9

I am new to the python language and I am given a task to convert rtf to pdf using python. I googled and found some code- (not exactly rtf to pdf) but I tried working on it and changed it according to my requirement. But I am not able to solve it.

I have used the below code:

import sys
import os
import comtypes.client
#import win32com.client
rtfFormatPDF = 17

in_file = os.path.abspath(sys.argv[1])
out_file = os.path.abspath(sys.argv[2])

rtf= comtypes.client.CreateObject('Rtf.Application')

rtf.Visible = True
doc = rtf.Documents.Open(in_file)
doc.SaveAs(out_file, FileFormat=rtfFormatPDF)
doc.Close()
rtf.Quit()

But its throwing the below error

Traceback (most recent call last):
  File "C:/Python34/Lib/idlelib/rtf_to_pdf.py", line 12, in <module>
    word = comtypes.client.CreateObject('Rtf.Application')
  File "C:\Python34\lib\site-packages\comtypes\client\__init__.py", line 227, in CreateObject
    clsid = comtypes.GUID.from_progid(progid)
  File "C:\Python34\lib\site-packages\comtypes\GUID.py", line 78, in from_progid
    _CLSIDFromProgID(str(progid), byref(inst))
  File "_ctypes/callproc.c", line 920, in GetResult
OSError: [WinError -2147221005] Invalid class string

Can anyone help me with this? I would really appreciate if someone can find the better and fast way of doing it. I have around 200,000 files to convert.

Anisha

ani
  • 191
  • 1
  • 3
  • 12
  • Where did you get the information that "Rtf.Application" was a valid com object? I would guess you found some code for converting a Word document to PDF and just replaced "Word.Application" by "Rtf.Application". – Carsten Apr 14 '15 at 21:31
  • yes.
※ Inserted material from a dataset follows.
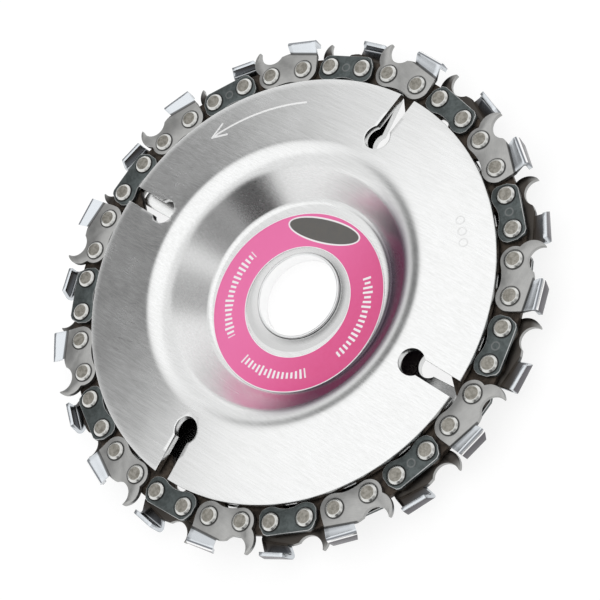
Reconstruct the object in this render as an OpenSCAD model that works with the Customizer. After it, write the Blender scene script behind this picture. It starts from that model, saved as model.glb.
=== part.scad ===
// Chain carving disc for an angle grinder.
// A closed loop of saw chain runs in the groove between two dished steel plates. The loop carries
// its cutters alternately on the label side and on the back side. A collar pressed into the back
// plate centres the front plate and fits the grinder's arbor.
// Millimetres. Z is the disc's axis, up out of the label side. The origin is the middle of the
// flat back of the hub, which seats on the grinder's flange.
// The disc is turned anticlockwise, seen from the label side.

/* [Saw chain] */
// Number of cutters, one to each pair of rivets, an even number
cutters = 22; // [16:2:30]
// Spacing of the two rivets of a cutter or a tie strap
side_pitch = 6.8; // [6:0.05:8]
// Spacing of the two rivets of a drive link
drive_pitch = 5.9; // [5:0.05:7]
// Thickness of a drive link
drive_t = 1.3; // [1.1:0.05:1.6]
// Thickness of a cutter's plate and of a tie strap
link_t = 1; // [0.8:0.05:1.4]
// Gap between a drive link and the link beside it
link_gap = 0.05; // [0.02:0.01:0.15]
// Radius of a side link's ends, which ride on the rims of the plates
seat_r = 2.87; // [2.6:0.01:3.2]
// Gap between the ends of neighbouring side links
end_gap = 0.9; // [0.5:0.05:1.5]
// Turn of the loop from the X axis to the middle of the first cutter
chain_turn = -8; // [-16:0.5:16]
// Height of the loop's middle plane above the back of the hub
chain_z = 6.15; // [5:0.05:8]

/* [Rivets] */
// Radius of the shank in the side links
shank_r = 1.15; // [0.9:0.05:1.3]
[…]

That is true! tried finding a replacement for this, but no luck! – ani Apr 14 '15 at 21:34
  • 6
    Do you require a _python_ solution or just a solution for your 200,000 files? If python is not a requirement, try LibreOffice: `libreoffice --headless -convert-to pdf filename.rtf` – John1024 Apr 14 '15 at 21:34
  • @Carsten so that makes a point, what if the ProgID were set back to "Word.Application", think it would work? – Mark Ransom Apr 14 '15 at 21:35
  • Well, python is not mandatory, I can try using LibreOffice. So this means there is no solution in Python? – ani Apr 14 '15 at 21:38
  • @MarkRansom Yep, just tried it. Works like a charm if you change the com object back to "Word.Application" to let Word handle the conversion. It can open RTFs without problems. Also, OP refers to the same variable once as `rtfFormatPDF` and once as `wdFormatPDF` (not sure why) so that would have to be changed as well. – Carsten Apr 14 '15 at 21:47
  • Thanks @Carsten !! That was a typo. Sorry! I will try working with "Word.Application" and see how it goes with Rtfs'. – ani Apr 14 '15 at 21:53
  • It worked! thanks! Will add the working code! – ani Apr 15 '15 at 15:07
  • Please don't edit your working code into the question. We like to keep questions and answers separate. Please edit it into the answer you provided below instead. – skrrgwasme Nov 10 '16 at 16:35
  • ok. changed it! Thanks – ani Nov 10 '16 at 16:36

2 Answers2

8

I used Marks's advice and changed it back to Word.Application and my source pointing to rtf files. Works perfectly! - the process was slow but still faster than the JAVA application which my team was using. I have attached the final code in my question.

Final Code: Got it done using the code which works with Word application :

import sys
import os,os.path
import comtypes.client

wdFormatPDF = 17

input_dir = 'input directory'
output_dir = 'output directory'

for subdir, dirs, files in os.walk(input_dir):
    for file in files:
        in_file = os.path.join(subdir, file)
        output_file = file.split('.')[0]
        out_file = output_dir+output_file+'.pdf'
        word = comtypes.client.CreateObject('Word.Application')

        doc = word.Documents.Open(in_file)
        doc.SaveAs(out_file, FileFormat=wdFormatPDF)
        doc.Close()
        word.Quit()
ani
  • 191
  • 1
  • 3
  • 12
1

If you have Libre Office in your system, you got the best solution.

import os
os.system('soffice --headless --convert-to pdf filename.rtf')
# os.system('libreoffice --headless -convert-to pdf filename.rtf')
# os.system('libreoffice6.3 --headless -convert-to pdf filename.rtf')

Commands may vary to different versions and platforms. But this would be the best solution ever I had.

Kuppusamy
  • 453
  • 3
  • 11